Visions should not be taken lightly. They are highly personal and sacred. After the seeker returns from the hill, visions are often interpreted in ceremonies by medicine people, who then counsel whether and how widely to share.

 

Some of the most well-known Lakota lore stems from the visions of great Lakota leaders and medicine people that were released to the public.

 

Black Elk, a Lakota medicine person, had his first vision when he was just nine years of age. In Black Elk Speaks, this enchanting vision is told in great detail. Within it, Hehaka Sapa (Black Elk) is invited to visit the Six Grandfathers, who signify the Powers of the World and live in the sky. They hold council in a mighty tipi that has a rainbow for a door. The Six Grandfathers are real: they are embodied by a sacred site in the Black Hills of the Lakota in South Dakota. They were defaced by a member of the KKK, who named his act of vandalism Mount Rushmore.

Black Elk’s vision abounds with symbolism. The numbers four and 12, which are both sacred to the Lakota, are repeated throughout. Also, the sacred circle (or hoop), the four directions, and the meaning of each are represented. In Black Elk’s vision, he saw the genocide that was about to befall his people, but he also saw that they would overcome death and survive and that the Sacred Hoop of Life would be mended. Black Elk would become a heyoka, a sacred clown who possessed great healing power.

 

Visions often provide seekers with insight into the future, as well.

 

As a youth, Tasunka Witko (Crazy Horse) went on a Vision Quest. In his first vision, he saw a striking figure painted with hailstones and a lightning bolt, riding on a horse. The powerful man he saw was a great warrior who defended his people. Crazy Horse later realized that the man he saw in his vision was his future self and that if he followed the instructions in his vision, he would be impervious to bullets. Crazy Horse would indeed become one of the fiercest war leaders the world has ever known, defending the Lakota and their ancestral homelands until he was quite literally stabbed in the back. However, no bullet could touch him.

 

These visions molded and shaped the future of the Lakota Nation.

 

Crying for a Vision always has an impact, but sometimes it is more specific and intrapersonal, serving to center the seeker and provide them with the peace they need to move forward. After the assassination of Oglala Lakota War Chief Crazy Horse, Black Elk felt lost, and once again cried for a vision. It finally came. On that Vision Quest, birds and butterflies grieved with him. Black Elk then saw the decapitated heads of the colonizers, meaning death would come for them. With the passing of the colonizers, the faces of those yet to be born were revealed to him, living alongside animals in peace. 

 

These visions, which shaped the course of history, arrived because the seeker asked the question.

The reflection required for vision-seeking reminds us that our perception of the world is highly dependent upon our mindset.

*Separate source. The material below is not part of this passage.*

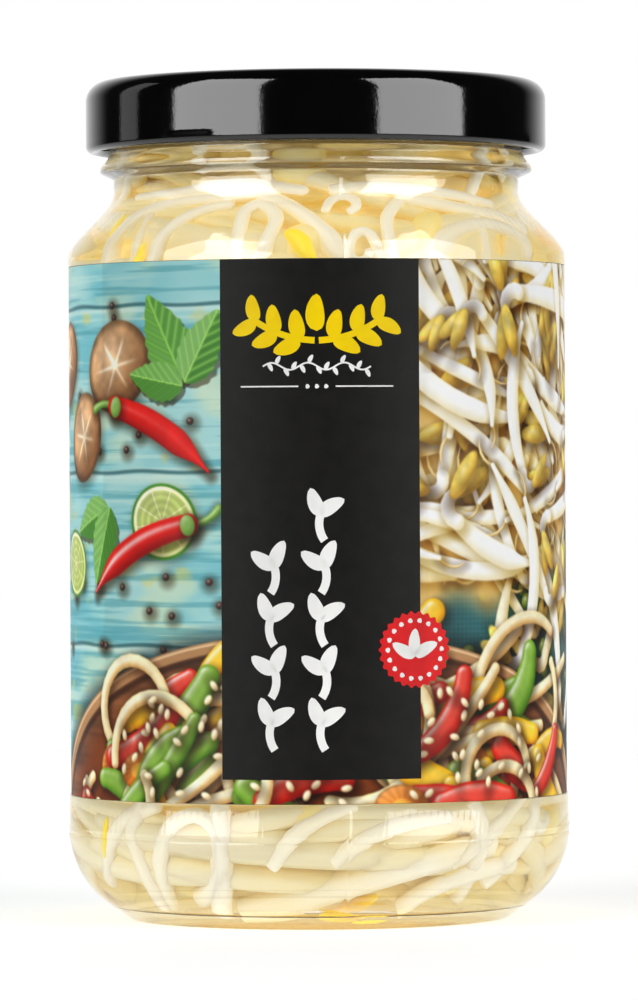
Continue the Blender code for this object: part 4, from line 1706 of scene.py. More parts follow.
    def paint_kitchen(self) -> None:
        """The left side: mushrooms, lime, basil and chillies, and more of the same round the back."""
        for spot in self.scatter(Spot(-104.0, 20.0), Spot(-14.0, 74.0), 66):
            self.dome(spot, (0.6, 0.55), 0.0, Larder.pepper)
        for across, up, size, turn_deg in (
            (-33.0, 61.5, 7.6, 20.0), (-42.5, 51.5, 6.6, 65.0), (-52.0, 62.0, 6.8, 40.0), (-84.0, 30.0, 7.0, 10.0),
        ):
            self.put_mushroom(Spot(across, up), size, turn_deg)
        for across, up, size in ((-23.5, 39.5, 6.0), (-47.0, 33.5, 5.2), (-72.0, 56.0, 5.6), (-96.0, 60.0, 5.4)):
            self.put_lime(Spot(across, up), size, 15.0 + across)
        for across, up, turn_deg, length in (
            (-19.5, 59.0, 118.0, 14.0), (-19.5, 59.0, 62.0, 11.5), (-19.8, 58.5, 170.0, 10.0),
            (-35.0, 41.5, 200.0, 10.5), (-34.5, 41.5, 250.0, 11.5), (-66.0, 38.0, 120.0, 11.0),
            (-66.0, 38.0, 60.0, 10.0), (-92.0, 44.0, 80.0, 12.0), (-92.0, 44.0, 150.0, 10.0),
        ):
            self.leaf(Spot(across, up), length, turn_deg, Larder.leaf)
        self.put_chilli(Spot(-15.8, 46.5), 20.0, 152.0, 34.0)
        self.put_chilli(Spot(-38.5, 29.5), 22.0, 26.0, -30.0)
        self.put_chilli(Spot(-78.0, 44.0), 20.0, 150.0, 30.0)

    def paint_harvest(self) -> None:
        """The right side: a spread of fresh sprouts and green beans on a teal cloth."""
        for spot in self.scatter(Spot(14.0, 2.0), Spot(104.0, 74.0), 250):
            self.dome(spot, (1.2, 1.0), float(self.draw.uniform(0.0, 180.0)), Larder.mung)
        across, up = self.spots[..., 0], self.spots[..., 1]
        edge = 27.0 + 0.3 * (across - 30.0) + 2.0 * np.sin(across * 0.4)
        inside = ease(edge, edge + 6.0, up) * (1.0 - ease(66.0, 78.0, across)) * ease(2.0, 3.0, across)
        self.wash(shade_rgb(226, 188, 108), inside)
        self.sprout_heap(Spot(17.0, 30.0), Spot(76.0, 84.0), 180, lambda spot: 31.0 + 0.3 * (spot.across - 30.0))
        self.sprout_heap(Spot(84.0, 20.0), Spot(98.0, 50.0), 16, lambda spot: 0.0)


@dataclass(frozen=True)
class Sheet:
    """A printed sheet's place round the label, in millimetres, and how finely it is divided."""

    name: str
    across: Point
    up: Point
    columns: int
    rows: tuple[int, ...]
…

Everything we perceive is a mirror of ourselves. Even what we see in other people has more to do with our perception than who they actually are.

 

We are all connected in this way. As we echo each other’s emotions, passions, and nuances, they reverberate through time and space. We may amplify or diminish these signals, but they continue to exist because energy can never be destroyed, it can only be reborn. 

 

Through self-illumination, we develop greater awareness of the energies we emit and are exposed to. As spiritual beings who participate in this modern digital era, we must not neglect our innermost light. We must remember to balance all seven directions, including the fire inside of us, against a stream of external information that never ends.

 

Time is short, but also eternal. We determine our timeline, Gregorian calendar and machinations of capitalism be damned. It is up to us to set aside time for reflection and self-illumination, be it through ceremony, meditation, or simply taking a moment to walk away from distraction. It’s not hiding; it’s recharging. These moments of deep reflection have determined the course of history, and will shape our future. In finding ourselves—and loving what we find—we resurrect our humanity.

This article first appeared in Atmos Volume 07: Prism with the headline “The Light Within.”